The federal government has bought access to a commercial database mapping the movements of millions of cellphones in America. It is using it for immigration and border enforcement according to a Wall Street Journal report. The location data extraction is from ordinary cellphone apps. The apps include: games, weather and e-commerce. The user grants permission to log the phone’s location.

Supreme Court. In Carpenter v. United States

The FBI also made use of phone location data which led to a legal challenge. It went all the way to the Supreme Court. In Carpenter v. United States (2018) the justices noted:

“A majority of the Court has already recognized that individuals have a reasonable expectation of privacy in the whole of their physical movements. Allowing government access to cell-site records … contravenes that expectation.” As a result, the court ruled in the opinion written by Chief Justice John Roberts, “the Government will generally need a warrant to access CSLI [cell-site location information].”

You might think this would be the end of it for government agencies. You’d be mistaken. Cell phones track us in two ways. They track through CSLI generated when phones contact cell towers. They also track through GPS data collected by the apps installed on phones.

CSLI isn’t yet as accurate as GPS location data. However it has the advantage of linkage to specific phone numbers. GPS data relates to mobile advertising IDs. They are supposedly, anonymous. It’s not directly connection to individuals. There is no specific mention in Carpenter.

Examples

Therefore, government agencies maintain they can still gather cell phone GPS data. That is not the spirit of the law or the spirit of the U.S. Constitution. It is the spirit of a socialist government bent on tracking and control.

The Internal Revenue Service (IRS) told the Treasury Inspector General for Tax Administration (TIGTA):

“[I]t is our understanding that the Carpenter decision concerned historical Cell Site Location Information which is distinct from the opt-in app data available on the Venntel platform…” The response came as a result of a query about the use of commercial databases such as Venntel.

An investigatory inquiry from bought access was the motive force behind the TIGTA query. They were looking into reports of the IRS engaging in warrantless tracking of suspects. Tax collectors, the FBI and immigration officials appreciate the use of third-party location data. For what it is worth the IRS argument didn’t convince the inspector general.

The Wall Street Journal reports the TIGTA letter noted:

“The Carpenter decision did not directly address the use of GPS data, but future courts may apply the same logic to limit the use of GPS data without a warrant… Our concern is that the Supreme Court rejected the Government’s argument in Carpenter that CSLI is truly voluntarily provided to the phone carriers. The Court’s rationale was that phone users do not truly voluntarily agree to share the information given the necessity of phones in our society. Courts may apply similar logic to GPS data sold by marketers, particularly if the Government identifies ways to translate the alphanumeric code to identify the phone’s owner or has other means of identifying the phone’s owner.”

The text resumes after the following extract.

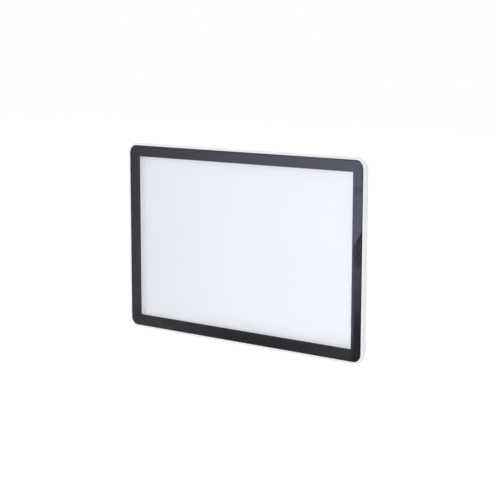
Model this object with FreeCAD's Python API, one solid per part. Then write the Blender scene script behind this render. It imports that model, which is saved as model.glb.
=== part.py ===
"""Slim outdoor wall light: a glass-fronted, edge-lit LED panel that hangs on a wall bracket.

The frame is X to the right, Y into the wall and Z up, in millimetres. The origin is the centre
of the bracket's back face, which lies on the wall. Sizes across the light's thickness are
depths: distances out from the wall, so a depth of d is the plane y = -d.
"""

import FreeCAD
import Part
import math
import os

Vector = FreeCAD.Vector

# Front panel: white frame that shows as a thin rim, and glass with a black border
panel_width = 300.0
panel_height = 200.0
panel_corner = 10.7
rim_width = 2.2
edge_depth = 4.8
front_edge_cut = 0.4
back_edge_cut = 1.0
glass_thickness = 3.0
gasket_wall = 0.9
gasket_seat = 0.5
print_thickness = 0.15
border_side = 12.6
border_end = 11.9
air_gap = 4.0
ledge_setback = 1.2
ledge_lip = 1.8
ledge_core_depth = 2.2

# Frame skirt that reaches back to the box's flange, and its screw bosses
skirt_inset = 7.0
skirt_wall = 1.6
skirt_corner = 5.0
skirt_root = 1.0
seal_thickness = 0.5
frame_boss_radius = 2.6
frame_boss_inset = 3.4
boss_clearance = 0.3

# Optical stack, from the tray to the front
tray_sheet = 1.2
tray_clearance = 0.3
lip_clearance = 0.2
reflector_thickness = 0.3
guide_thickness = 3.0
guide_gap = 0.8
guide_corner = 1.0
guide_pad_length = 50.0
diffuser_thickness = 1.5
stack_clearance = 0.1
led_board_thickness = 1.6
led_board_height = 3.0
led_notch_length = 4.0
led_notch_height = 1.2
led_body = 0.8
led_length = 3.0
led_height = 1.4
leds_per_board = 14

# Back box
box_inset = 22.0
box_corner = 9.0
box_wall = 2.5
box_edge_cut = 0.8
rear_wall = 2.5
recess_depth = 8.0
skirt_gap = 0.8
chamber_depth = 14.5
flange_thickness = 2.5
gussets_long_side = 4
gussets_short_side = 2
gusset_spacing = 62.0
gusset_reach = 11.0
gusset_thickness = 2.0
weld = 0.4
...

Avoiding warrantless searches

That’s a well-placed concern as the report in The New York Times demonstrates. By comparison with other databases, one can secure the supposedly anonymous ID’s. Those databases contain the same ID. Having the ID allows us to add real names, addresses, phone numbers, email addresses. In seconds addition of other information about smartphone owners can is available. Face it; carry a cellphone you are on tracking and tracing.

You can disable advertising IDs. Theoretically this would make it harder to track a cell phone through GPS dataapp-gathering. But CSLI data pinpoints a phone’s location every time it pings a tower. That data is now subject to warrant requirements. But it exists; the FBI gathered it January 6th in the Capitol. GPS data will continue to be available without a warrant until the courts weigh in on the issue.

This means anyone wanting to participate in a protest, engage in untracked meetings, or travel unmonitored has to leave behind all cell phones and other modern electronic devices. They cannot carry a cellphone. Most electronic devices connect to your name and identity.

If you don’t want to be tracked; carry a cellphone… a burner phone purchased with cash and free of social media accounts is probably fine. That’s as far as it goes. The conveniences of the connected modern world comes with a steep price: our anonymity.